A influência lusitana estendeu-se à doçaria. Uma receita ilustrativa é a do quindim, feito com gema de ovos, açúcar e coco ralado. Seria doce afro-brasileiro, como sustentam alguns? Não, é de ascendência portuguesa, com família numerosa na terra natal. Um dos irmãos chama-se brisas do lis (antes grafado com “z”), também conhecido por brisas de Santa Ana. É característico do distrito de Leiria, entre a Beira Litoral e a Estremadura. Lis é o nome do rio que atravessa a cidade.

Há doces semelhantes em Beja e Évora, no Alentejo, Azeitão, Cascais e na Costa de Lisboa, que também poderiam ter inspirado o quindim. Todos foram criados em conventos e mosteiros. Brisas do lis difere do quindim por levar amêndoas picadas, em vez do coco ralado. Não havia no Brasil o fruto seco europeu prescrito na receita original. Daí se usar coco ralado. Mais uma adaptação.

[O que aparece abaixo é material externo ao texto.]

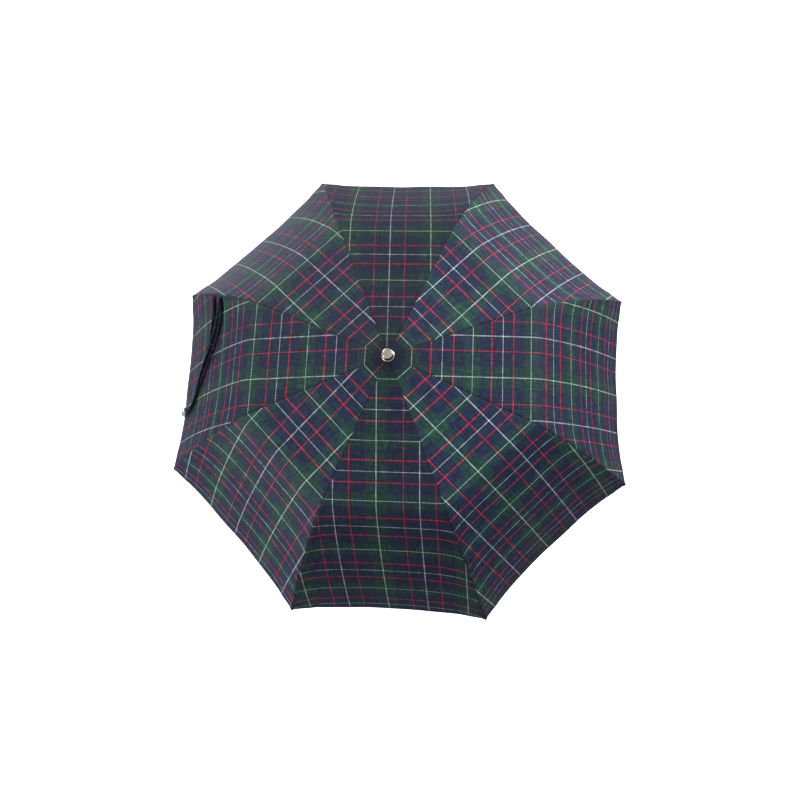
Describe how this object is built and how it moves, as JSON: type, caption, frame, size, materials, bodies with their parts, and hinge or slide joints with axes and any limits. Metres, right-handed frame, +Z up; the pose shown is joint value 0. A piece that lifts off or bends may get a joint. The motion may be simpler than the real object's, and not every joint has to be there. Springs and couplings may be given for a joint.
{
  "type": "folding umbrella",
  "caption": "Open two-section folding umbrella with a tartan cloth canopy on jointed steel ribs, a sliding runner, a telescopic shaft and a short straight grip.",
  "frame": {"origin": "middle of the grip's straight length, on the axis of the shaft", "axes": "+Z up the shaft towards the cap; +X and +Y through the middles of two canopy panels"},
  "size_m": [0.8642, 0.8642, 0.6328],
  "materials": {
    "cloth": "woven tartan, navy and dark green with red and white lines",
    "cap_metal": "polished warm nickel",
    "tube_steel": "nickel plated",
    "rib_steel": "galvanised",
    "black_plastic": "moulded, satin",
    "white_plastic": "moulded",
    "grip_plastic": "soft touch",
    "tip_metal": "black enamel",
    "snap_metal": "black enamel"
  },
  "bodies": {
    "handle_section": {"handle_grip": "grip_plastic", "handle_collar": "cap_metal", "handle_end_cap": "cap_metal", "lower_tube": "tube_steel", "stop_sleeve": "tube_steel"},
    "upper_shaft": {"upper_tube": "tube_steel", "tube_bush": "white_plastic", "crown": "black_plastic", "crown_pins": "rib_steel", "cloth_washer": "black_plastic", "cap_flange": "cap_metal", "cap_top": "cap_metal", "canopy_panel_1": "cloth", "canopy_panel_2": "cloth", "canopy_panel_3": "cloth", "canopy_panel_4": "cloth", "canopy_panel_5": "cloth", "canopy_panel_6": "cloth", "canopy_panel_7": "cloth", "canopy_panel_8": "cloth"},
    "runner": {"runner": "black_plastic"},
    "runner_button": {"runner_button": "cap_metal"},
    "inner_rib_1": {"inner_rib_1": "rib_steel"},
    "outer_rib_1": {"outer_rib_1": "rib_steel", "rib_tip_1": "tip_metal"},
    "stretcher_1": {"stretcher_1": "rib_steel"},
    "inner_rib_2": {"inner_rib_2": "rib_steel"},
    "outer_rib_2": {"outer_rib_2": "rib_steel", "rib_tip_2": "tip_metal"},
    "stretcher_2": {"stretcher_2": "rib_steel"},
    "inner_rib_3": {"inner_rib_3": "rib_steel"},
    "outer_rib_3": {"outer_rib_3": "rib_steel", "rib_tip_3": "tip_metal"},
    "stretcher_3": {"stretcher_3": "rib_steel"},
    "inner_rib_4": {"inner_rib_4": "rib_steel"},
    "outer_rib_4": {"outer_rib_4": "rib_steel", "rib_tip_4": "tip_metal", "tie_strap": "cloth", "strap_snap": "snap_metal"},
    "stretcher_4": {"stretcher_4": "rib_steel"},
    "inner_rib_5": {"inner_rib_5": "rib_steel"},
    "outer_rib_5": {"outer_rib_5": "rib_steel", "rib_tip_5": "tip_metal"},
    "stretcher_5": {"stretcher_5": "rib_steel"},
    "inner_rib_6": {"inner_rib_6": "rib_steel"},
    "outer_rib_6": {"outer_rib_6": "rib_steel", "rib_tip_6": "tip_metal"},
    "stretcher_6": {"stretcher_6": "rib_steel"},
    "inner_rib_7": {"inner_rib_7": "rib_steel"},
    "outer_rib_7": {"outer_rib_7": "rib_steel", "rib_tip_7": "tip_metal"},
    "stretcher_7": {"stretcher_7": "rib_steel"},
    "inner_rib_8": {"inner_rib_8": "rib_steel"},
    "outer_rib_8": {"outer_rib_8": "rib_steel", "rib_tip_8": "tip_metal"},
    "stretcher_8": {"stretcher_8": "rib_steel"}
  },
  "joints": [
    {"name": "telescope", "type": "slide", "parent": "handle_section", "child": "upper_shaft", "axis": [0, 0, -1], "range_m": [0, 0.23]},
    {"name": "runner_slide", "type": "slide", "parent": "upper_shaft", "child": "runner", "axis": [0, 0, -1], "range_m": [0, 0.20934]},
    {"name": "button_press", "type": "slide", "parent": "runner", "child": "runner_button", "axis": [-1, 0, 0], "range_m": [0, 0.0011], "stiffness_N_per_m": 600},
    {"name": "rib_pivot_1", "type": "hinge", "parent": "upper_shaft", "child": "inner_rib_1", "pos_m": [0.00878, 0.00364, 0.568], "axis": [-0.3827, 0.9239, 0], "range_deg": [0, 78.8], "deforming": ["canopy_panel_1", "canopy_panel_2", "canopy_panel_3", "canopy_panel_4", "canopy_panel_5", "canopy_panel_6", "canopy_panel_7", "canopy_panel_8", "tie_strap", "strap_snap"]},
    {"name": "rib_fold_1", "type": "hinge", "parent": "inner_rib_1", "child": "outer_rib_1", "pos_m": [0.25216, 0.10445, 0.53754], "axis": [0.3827, -0.9239, 0], "range_deg": [0, 201]},
    {"name": "stretcher_pivot_1", "type": "hinge", "parent": "inner_rib_1", "child": "stretcher_1", "pos_m": [0.11877, 0.0492, 0.55296], "axis": [0.3827, -0.9239, 0], "range_deg": [0, 157.7]},
    {"name": "rib_pivot_2", "type": "hinge", "parent": "upper_shaft", "child": "inner_rib_2", "pos_m": [0.00364, 0.00878, 0.568], "axis": [-0.9239, 0.3827, 0], "range_deg": [0, 78.8]},
    {"name": "rib_fold_2", "type": "hinge", "parent": "inner_rib_2", "child": "outer_rib_2", "pos_m": [0.10445, 0.25216, 0.53754], "axis": [0.9239, -0.3827, 0], "range_deg": [0, 201]},
    {"name": "stretcher_pivot_2", "type": "hinge", "parent": "inner_rib_2", "child": "stretcher_2", "pos_m": [0.0492, 0.11877, 0.55296], "axis": [0.9239, -0.3827, 0], "range_deg": [0, 157.7]},
    {"name": "rib_pivot_3", "type": "hinge", "parent": "upper_shaft", "child": "inner_rib_3", "pos_m": [-0.00364, 0.00878, 0.568], "axis": [-0.9239, -0.3827, 0], "range_deg": [0, 78.8]},
    {"name": "rib_fold_3", "type": "hinge", "parent": "inner_rib_3", "child": "outer_rib_3", "pos_m": [-0.10445, 0.25216, 0.53754], "axis": [0.9239, 0.3827, 0], "range_deg": [0, 201]},
    {"name": "stretcher_pivot_3", "type": "hinge", "parent": "inner_rib_3", "child": "stretcher_3", "pos_m": [-0.0492, 0.11877, 0.55296], "axis": [0.9239, 0.3827, 0], "range_deg": [0, 157.7]},
    {"name": "rib_pivot_4", "type": "hinge", "parent": "upper_shaft", "child": "inner_rib_4", "pos_m": [-0.00878, 0.00364, 0.568], "axis": [-0.3827, -0.9239, 0], "range_deg": [0, 78.8]},
    {"name": "rib_fold_4", "type": "hinge", "parent": "inner_rib_4", "child": "outer_rib_4", "pos_m": [-0.25216, 0.10445, 0.53754], "axis": [0.3827, 0.9239, 0], "range_deg": [0, 201]},
    {"name": "stretcher_pivot_4", "type": "hinge", "parent": "inner_rib_4", "child": "stretcher_4", "pos_m": [-0.11877, 0.0492, 0.55296], "axis": [0.3827, 0.9239, 0], "range_deg": [0, 157.7]},
    {"name": "rib_pivot_5", "type": "hinge", "parent": "upper_shaft", "child": "inner_rib_5", "pos_m": [-0.00878, -0.00364, 0.568], "axis": [0.3827, -0.9239, 0], "range_deg": [0, 78.8]},
    {"name": "rib_fold_5", "type": "hinge", "parent": "inner_rib_5", "child": "outer_rib_5", "pos_m": [-0.25216, -0.10445, 0.53754], "axis": [-0.3827, 0.9239, 0], "range_deg": [0, 201]},
    {"name": "stretcher_pivot_5", "type": "hinge", "parent": "inner_rib_5", "child": "stretcher_5", "pos_m": [-0.11877, -0.0492, 0.55296], "axis": [-0.3827, 0.9239, 0], "range_deg": [0, 157.7]},
    {"name": "rib_pivot_6", "type": "hinge", "parent": "upper_shaft", "child": "inner_rib_6", "pos_m": [-0.00364, -0.00878, 0.568], "axis": [0.9239, -0.3827, 0], "range_deg": [0, 78.8]},
    {"name": "rib_fold_6", "type": "hinge", "parent": "inner_rib_6", "child": "outer_rib_6", "pos_m": [-0.10445, -0.25216, 0.53754], "axis": [-0.9239, 0.3827, 0], "range_deg": [0, 201]},
    {"name": "stretcher_pivot_6", "type": "hinge", "parent": "inner_rib_6", "child": "stretcher_6", "pos_m": [-0.0492, -0.11877, 0.55296], "axis": [-0.9239, 0.3827, 0], "range_deg": [0, 157.7]},
    {"name": "rib_pivot_7", "type": "hinge", "parent": "upper_shaft", "child": "inner_rib_7", "pos_m": [0.00364, -0.00878, 0.568], "axis": [0.9239, 0.3827, 0], "range_deg": [0, 78.8]},
    {"name": "rib_fold_7", "type": "hinge", "parent": "inner_rib_7", "child": "outer_rib_7", "pos_m": [0.10445, -0.25216, 0.53754], "axis": [-0.9239, -0.3827, 0], "range_deg": [0, 201]},
    {"name": "stretcher_pivot_7", "type": "hinge", "parent": "inner_rib_7", "child": "stretcher_7", "pos_m": [0.0492, -0.11877, 0.55296], "axis": [-0.9239, -0.3827, 0], "range_deg": [0, 157.7]},
    {"name": "rib_pivot_8", "type": "hinge", "parent": "upper_shaft", "child": "inner_rib_8", "pos_m": [0.00878, -0.00364, 0.568], "axis": [0.3827, 0.9239, 0], "range_deg": [0, 78.8]},
    {"name": "rib_fold_8", "type": "hinge", "parent": "inner_rib_8", "child": "outer_rib_8", "pos_m": [0.25216, -0.10445, 0.53754], "axis": [-0.3827, -0.9239, 0], "range_deg": [0, 201]},
    {"name": "stretcher_pivot_8", "type": "hinge", "parent": "inner_rib_8", "child": "stretcher_8", "pos_m": [0.11877, -0.0492, 0.55296], "axis": [-0.3827, -0.9239, 0], "range_deg": [0, 157.7]}
  ],
  "couplings": [
    {"joint": "runner_slide", "follows": "rib_pivot_1", "m_per_rad": 0.1522},
    {"joint": "rib_fold_1", "follows": "rib_pivot_1", "ratio": 2.55},
    {"joint": "stretcher_pivot_1", "follows": "rib_pivot_1", "ratio": 2},
    {"joint": "rib_pivot_2", "follows": "rib_pivot_1", "ratio": 1},
    {"joint": "rib_fold_2", "follows": "rib_pivot_1", "ratio": 2.55},
    {"joint": "stretcher_pivot_2", "follows": "rib_pivot_1", "ratio": 2},
    {"joint": "rib_pivot_3", "follows": "rib_pivot_1", "ratio": 1},
    {"joint": "rib_fold_3", "follows": "rib_pivot_1", "ratio": 2.55},
    {"joint": "stretcher_pivot_3", "follows": "rib_pivot_1", "ratio": 2},
    {"joint": "rib_pivot_4", "follows": "rib_pivot_1", "ratio": 1},
    {"joint": "rib_fold_4", "follows": "rib_pivot_1", "ratio": 2.55},
    {"joint": "stretcher_pivot_4", "follows": "rib_pivot_1", "ratio": 2},
    {"joint": "rib_pivot_5", "follows": "rib_pivot_1", "ratio": 1},
    {"joint": "rib_fold_5", "follows": "rib_pivot_1", "ratio": 2.55},
    {"joint": "stretcher_pivot_5", "follows": "rib_pivot_1", "ratio": 2},
    {"joint": "rib_pivot_6", "follows": "rib_pivot_1", "ratio": 1},
    {"joint": "rib_fold_6", "follows": "rib_pivot_1", "ratio": 2.55},
    {"joint": "stretcher_pivot_6", "follows": "rib_pivot_1", "ratio": 2},
    {"joint": "rib_pivot_7", "follows": "rib_pivot_1", "ratio": 1},
    {"joint": "rib_fold_7", "follows": "rib_pivot_1", "ratio": 2.55},
    {"joint": "stretcher_pivot_7", "follows": "rib_pivot_1", "ratio": 2},
    {"joint": "rib_pivot_8", "follows": "rib_pivot_1", "ratio": 1},
    {"joint": "rib_fold_8", "follows": "rib_pivot_1", "ratio": 2.55},
    {"joint": "stretcher_pivot_8", "follows": "rib_pivot_1", "ratio": 2}
  ]
}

Como as mucamas geralmente eram filhas dos orixás - divinizações das forças da natureza ou de um ancestral que em vida obteve controlo sobre elas – levaram a comida para os terreiros de candomblé, a religião. “A cozinha baiana transformou-se em cozinha dos deuses”, sublinha Radel.

Entretanto, isso não aconteceu com a vinda dos primeiros escravos. Hoje, pensa-se que as receitas da comida típica de Salvador e arredores sejam do século XVII e não anteriores, como se acreditava, e que os orixás só começaram a saborear abarás e acarajés nos terreiros da cidade a partir de 1850.

Restam algumas interrogações. Por que nos Estados brasileiros de Minas Gerais, Rio de Janeiro e Maranhão, que também receberam milhares de escravos negros, não se desenvolveu uma cozinha de cunho africano?

Alguns autores atribuem isso ao facto de não terem uma população homogénea do ponto de vista étnico, de não praticarem a mesma religião, como na Bahia. E quanto a Cuba? Qual a razão de não se desenvolver naquele país, que recebeu os mesmos iorubanos, de idêntica fé, uma cozinha afro-cubana? Radel procura explicar o enigma. Cuba não teve azeite de dendê.

O mesmo aconteceu nos Estados de Minas Gerais, Rio de Janeiro e Maranhão. No caso de Cuba houve outra lacuna – e das grandes. Faltou a influência cultural portuguesa.